I'm sure you've all been following the story of convicted murderers Richard Matt and David Sweat, who escaped from the Clinton Correctional facility in upstate New York with the help of two prison employees, Officer Gene Palmer (a prison guard) and Joyce Mitchell (who supervised inmates working in the prison's tailor shop). I know I have. (Just as I was finishing this up, Mr. Matt was killed, and Mr. Sweat was wounded and back in custody.) Now, I wasn't surprised at all that the prisoners tried to escape, and not that surprised that they succeeded - it happens. After all, they have all the time in their sentence to sit and think up more or less inventive ways of getting out. And every once in a while, they come up with a doozy. One that actually works. I'm just glad that this time no one was killed in the escape.
But what did surprise me, what always surprises me, is that some employees helped them. To put it in the simplest English, "WHAT THE HELL WERE THEY THINKING?"
Danged if I know.
|Gene Palmer, in custody, looking shell-shocked|
I do know that many inmates are really good at manipulating people. If it wasn't their way of making a living out on outside, it sure is now.

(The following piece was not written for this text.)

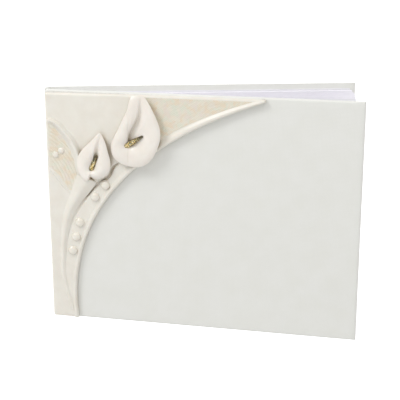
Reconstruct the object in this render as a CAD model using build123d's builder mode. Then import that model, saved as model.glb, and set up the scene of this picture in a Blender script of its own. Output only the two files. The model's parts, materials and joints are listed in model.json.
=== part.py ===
from build123d import *

import math
import os

# Wedding guest book: a landscape case-bound book standing on its tail edge, its
# front cover a little open, with a cast calla lily plaque on the front cover.
#
# Frame, in millimetres: +X runs from the spine to the fore-edge, +Y from the front
# to the back, +Z up. The origin is on the tail edge of the back cover, at the middle
# of its length and of its thickness.

# ---------------------------------------------------------------- driving dimensions
cover_width = 230.0          # spine fold to fore-edge
cover_height = 175.0         # tail to head
book_thickness = 14.0        # closed, outer face to outer face
opening = 16.25              # degrees the front cover stands open at rest

cloth = 0.4                  # covering cloth with its paste
front_padding = 1.2          # wadding under the front cloth
front_board = 1.8
back_board = 2.1
spine_board = 2.0
paper = 0.2                  # pastedown
turn_in = 15.0               # cloth folded over to the inside
pastedown_margin = 4.0       # cloth left showing round the pastedown
edge_round = 1.0             # rounding of the outer cover edges
joint_gap = 0.7              # from the hinge line to the start of a cover
clearance = 0.3              # between pieces that move past each other
spine_board_margin = 0.1     # the spine board stops this far short of the clearance

head_overhang = 5.0          # cover beyond the leaves at head and tail
fore_overhang = 3.0          # cover beyond the leaves at the fore-edge
lining = 0.4                 # mull and paper glued on the back of the leaves
lining_margin = 8.0
lining_gap = 0.2             # air between the spine and the lining
bound_strip = 3.0            # part of every leaf that is held in the glue
leaf_thickness = 0.3
leaf_spacing = 0.42
leaf_ratios = [0.50, 0.37, 0.25, 0.155, 0.075]   # leaf turn per turn of the cover
band_radius = 0.8

# Plaque, measured on the front cover: u from the spine fold, v up from the tail.
tape = 0.4                   # double-sided tape under the casting
base_thickness = 2.6
plaque_left = 1.0
plaque_margin = 0.6
plaque_tip = (162.4, 174.4)
plaque_foot = (21.0, plaque_margin)
arc_pull_low = (6.7, 82.5)       # control points of the concave edge
arc_pull_high = (74.2, 141.7)
rim_width = 3.0
rim_height = 1.6
panel_height = 0.5
panel_gap = 0.4
rib_height = 2.2
stem_height = 3.0
bead_radius = 3.3            # along the arc
small_bead_radius = 2.5      # in the left panel
bead_sink = 0.8              # how far a bead's centre lies under the surface
spathe_wall = 1.2            # floor of a flower
spathe_foot = 0.80           # sizes of a flower's sections, as parts of its lip
spathe_floor = 0.64
spathe_mouth = 0.92

# ---------------------------------------------------------------- worked-out places
front_thickness = 2 * cloth + front_padding + front_board + paper
back_thickness = 2 * cloth + back_board + paper
spine_x = -cover_width / 2
back_outer_y = back_thickness / 2
front_outer_y = back_outer_y - book_thickness

opening_rad = math.radians(opening)
front_plane = Plane(
    origin=(spine_x, front_outer_y, 0),
    x_dir=(math.cos(opening_rad), -math.sin(opening_rad), 0),
    z_dir=(-math.sin(opening_rad), -math.cos(opening_rad), 0),
)
back_plane = Plane(origin=(spine_x, back_outer_y, 0), x_dir=(1, 0, 0), z_dir=(0, -1, 0))

lining_x = spine_x + cloth + spine_board + cloth + lining_gap
block_left = lining_x + lining
block_right = spine_x + cover_width - fore_overhang
block_height = cover_height - 2 * head_overhang
stack_front_y = front_outer_y + front_thickness + clearance
stack_back_y = back_outer_y - back_thickness - clearance
core_front_y = stack_front_y + leaf_spacing * len(leaf_ratios)
leaf_hinge_x = block_left + bound_strip
low = (Align.MIN, Align.MIN)

os.makedirs("parts", exist_ok=True)


def write(part, label):
    """Label a finished part and write its STEP file."""
    part.label = label
    export_step(part, f"parts/{label}.step")


# ---------------------------------------------------------------- covers
def covered_cloth(plane, inward, depth):
    """Cloth of one cover: outer face, three wrapped edges and their turn-ins."""
    inner_width = cover_width - joint_gap
    with BuildPart() as wrap:
        with BuildSketch(plane):
            with Locations((joint_gap, 0)):
                Rectangle(inner_width, cover_height, align=low)
        extrude(amount=inward * depth)
        outer_face = wrap.faces().sort_by(Axis(plane.origin, plane.z_dir * inward))[0]
        free_edges = [
            edge
            for edge in outer_face.edges()
            if abs(plane.to_local_coords(edge.center()).X - joint_gap) > edge_round
        ]
        fillet(free_edges, radius=edge_round)
        with BuildSketch(plane.offset(inward * cloth)):
            with Locations((joint_gap, cloth)):
                Rectangle(inner_width - cloth, cover_height - 2 * cloth, align=low)
        extrude(amount=inward * (depth - 2 * cloth), mode=Mode.SUBTRACT)
        with BuildSketch(plane.offset(inward * (depth - cloth))):
            with Locations((joint_gap, turn_in)):
                Rectangle(inner_width - turn_in, cover_height - 2 * turn_in, align=low)
        extrude(amount=inward * cloth, mode=Mode.SUBTRACT)
    return wrap.part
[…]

Here's a great article which outlines a basic prison con:
First, they groom a person. This usually takes the form of either flattery or comfort. Inmates pay very close attention to staff and volunteers, what they say, how they look, how they act. (And, no, they literally don't have anything better to do.) And so they might pay that staff member a compliment, or talk about what a difference the volunteer has made, or how good they are at something. Given enough time (and believe me, the prisoners have plenty of time), warm fuzzies abound...
Secondly, they talk, talk, talk, and get the staff/volunteer to talk, talk, talk. Friendship blossoms. Confidences are made. Perhaps about something that is slightly... illicit. That's called instant blackmail. And suddenly the staff member agrees to look the other way when the rules are bent a little. And then that little indiscretion is used to hook the person into overlooking rules being really bent, broken, and thrown out in the trash. And then the prisoners own the staff/volunteer, and anything is possible. As we've seen.

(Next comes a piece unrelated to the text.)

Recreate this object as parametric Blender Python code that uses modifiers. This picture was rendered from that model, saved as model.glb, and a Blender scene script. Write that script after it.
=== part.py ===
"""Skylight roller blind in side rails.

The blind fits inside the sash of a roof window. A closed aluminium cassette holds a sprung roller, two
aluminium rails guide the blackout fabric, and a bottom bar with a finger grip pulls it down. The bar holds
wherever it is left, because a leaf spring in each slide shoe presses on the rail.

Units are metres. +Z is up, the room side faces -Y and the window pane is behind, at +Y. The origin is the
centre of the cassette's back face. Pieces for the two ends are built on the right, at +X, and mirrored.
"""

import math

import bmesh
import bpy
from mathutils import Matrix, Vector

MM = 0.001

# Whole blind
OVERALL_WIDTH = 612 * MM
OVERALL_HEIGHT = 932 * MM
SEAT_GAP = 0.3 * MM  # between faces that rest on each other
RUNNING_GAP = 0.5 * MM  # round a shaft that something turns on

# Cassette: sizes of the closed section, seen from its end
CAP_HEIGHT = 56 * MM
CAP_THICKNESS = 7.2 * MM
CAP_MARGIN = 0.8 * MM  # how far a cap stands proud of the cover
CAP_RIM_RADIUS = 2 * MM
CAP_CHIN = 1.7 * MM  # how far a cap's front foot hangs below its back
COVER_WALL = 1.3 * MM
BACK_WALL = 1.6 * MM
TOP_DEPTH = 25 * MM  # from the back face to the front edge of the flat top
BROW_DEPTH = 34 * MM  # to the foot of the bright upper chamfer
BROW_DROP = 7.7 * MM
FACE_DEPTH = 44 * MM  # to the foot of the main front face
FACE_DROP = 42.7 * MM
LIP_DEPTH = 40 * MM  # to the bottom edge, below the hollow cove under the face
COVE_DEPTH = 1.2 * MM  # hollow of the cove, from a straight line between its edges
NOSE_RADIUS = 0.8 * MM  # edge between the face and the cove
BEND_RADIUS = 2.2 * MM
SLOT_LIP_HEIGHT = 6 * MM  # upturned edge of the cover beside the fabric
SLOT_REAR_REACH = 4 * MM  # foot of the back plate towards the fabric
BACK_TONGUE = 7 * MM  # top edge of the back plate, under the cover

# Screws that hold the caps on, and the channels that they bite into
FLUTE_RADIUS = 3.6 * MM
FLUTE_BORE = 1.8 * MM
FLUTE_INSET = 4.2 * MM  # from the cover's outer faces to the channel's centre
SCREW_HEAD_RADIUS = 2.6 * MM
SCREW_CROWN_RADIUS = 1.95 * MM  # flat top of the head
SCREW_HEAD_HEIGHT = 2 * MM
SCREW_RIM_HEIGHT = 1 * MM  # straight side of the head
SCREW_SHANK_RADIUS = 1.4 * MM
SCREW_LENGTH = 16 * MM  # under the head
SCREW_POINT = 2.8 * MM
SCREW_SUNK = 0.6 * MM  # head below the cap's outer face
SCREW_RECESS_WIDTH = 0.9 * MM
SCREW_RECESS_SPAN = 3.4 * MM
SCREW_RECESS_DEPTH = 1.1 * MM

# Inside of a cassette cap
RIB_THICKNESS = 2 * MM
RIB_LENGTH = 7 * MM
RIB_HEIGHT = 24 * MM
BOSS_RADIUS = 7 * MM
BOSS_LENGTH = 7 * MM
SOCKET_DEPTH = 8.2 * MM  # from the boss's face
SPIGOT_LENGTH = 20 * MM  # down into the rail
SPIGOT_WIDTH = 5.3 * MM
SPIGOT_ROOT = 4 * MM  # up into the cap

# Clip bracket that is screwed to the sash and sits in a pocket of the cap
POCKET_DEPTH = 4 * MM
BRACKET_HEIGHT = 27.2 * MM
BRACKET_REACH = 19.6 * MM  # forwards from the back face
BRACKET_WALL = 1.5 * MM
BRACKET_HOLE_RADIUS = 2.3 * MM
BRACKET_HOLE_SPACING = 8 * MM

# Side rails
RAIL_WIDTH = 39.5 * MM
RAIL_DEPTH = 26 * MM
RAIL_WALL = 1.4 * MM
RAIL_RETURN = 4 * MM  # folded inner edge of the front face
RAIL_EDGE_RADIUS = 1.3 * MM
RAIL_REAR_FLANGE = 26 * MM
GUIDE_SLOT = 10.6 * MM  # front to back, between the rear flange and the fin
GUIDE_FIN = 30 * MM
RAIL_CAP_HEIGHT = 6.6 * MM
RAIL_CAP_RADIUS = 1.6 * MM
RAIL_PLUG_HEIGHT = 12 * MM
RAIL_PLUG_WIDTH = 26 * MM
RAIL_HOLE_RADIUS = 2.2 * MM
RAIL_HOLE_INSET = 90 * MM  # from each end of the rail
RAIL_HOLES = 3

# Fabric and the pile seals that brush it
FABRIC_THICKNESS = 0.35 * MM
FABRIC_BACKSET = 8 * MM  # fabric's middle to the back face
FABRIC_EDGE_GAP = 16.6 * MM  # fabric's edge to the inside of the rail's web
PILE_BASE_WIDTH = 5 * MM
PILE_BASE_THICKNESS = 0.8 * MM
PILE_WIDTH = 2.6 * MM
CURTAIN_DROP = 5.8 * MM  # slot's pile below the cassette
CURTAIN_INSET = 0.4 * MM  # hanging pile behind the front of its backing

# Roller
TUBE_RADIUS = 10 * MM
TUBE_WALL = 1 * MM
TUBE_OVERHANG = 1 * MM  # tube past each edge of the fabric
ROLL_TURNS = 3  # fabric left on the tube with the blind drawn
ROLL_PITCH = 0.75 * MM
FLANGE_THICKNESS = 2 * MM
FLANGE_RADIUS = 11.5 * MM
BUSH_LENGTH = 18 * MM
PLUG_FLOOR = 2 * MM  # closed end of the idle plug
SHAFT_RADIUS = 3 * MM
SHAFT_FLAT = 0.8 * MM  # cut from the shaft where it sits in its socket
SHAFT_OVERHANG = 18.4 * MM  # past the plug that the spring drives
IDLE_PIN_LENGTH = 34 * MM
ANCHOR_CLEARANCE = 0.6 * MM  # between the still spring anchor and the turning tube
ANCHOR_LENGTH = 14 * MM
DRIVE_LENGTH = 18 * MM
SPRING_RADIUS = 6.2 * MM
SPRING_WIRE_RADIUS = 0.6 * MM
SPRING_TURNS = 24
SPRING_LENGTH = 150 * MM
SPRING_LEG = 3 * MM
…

Personally, I almost feel sorry for Joyce Mitchell (51), who was obviously led to believe that David Sweat (35) was in love with her. I'll have to hand it to him, he took his time in landing her. And, even though she still denies having sex with the man (while other inmates are heavily ratting them out and saying yes, they did, over and over again), I kind of hope she got something out of it besides the sickening knowledge that she was used, used, used, because she's going to prison herself, and it would be awful to trade away your entire life for absolutely nothing.
But I do not understand, at all, Officer Palmer trading his career and his freedom away for paintings. (At least the cell phone smugglers got money.) I heard that he's claimed he was getting intelligence on illegal behavior in prison - but everything he did was (1) illegal according to the rules and (2) completely backfired because he ended up giving them at least some of the tools they needed to escape. He appears to be one of those workers who came to sympathize more with the prisoners than with the institution. Not that uncommon. Prison is not a pleasant place to be in, no matter which side of the bars you're on. But at some point, you've got to be aware of what you're trading when you become the duck. You're trading your career, perhaps your family and friends, and all of your freedom in order to be a sucker. A big fat waddling duck.
It's really simple: don't violate the rules and don't trust the prisoners. Be courteous, professional, even friendly (as in business friendly). Do your job. Be present. Listen. Care. But don't trust them with your stuff, your mind, your body, your family, your freedom. The con games never stop, and you are the obvious target, because you can get them something they want, something they need, and who knows? You might even get them out of prison. And put yourself IN.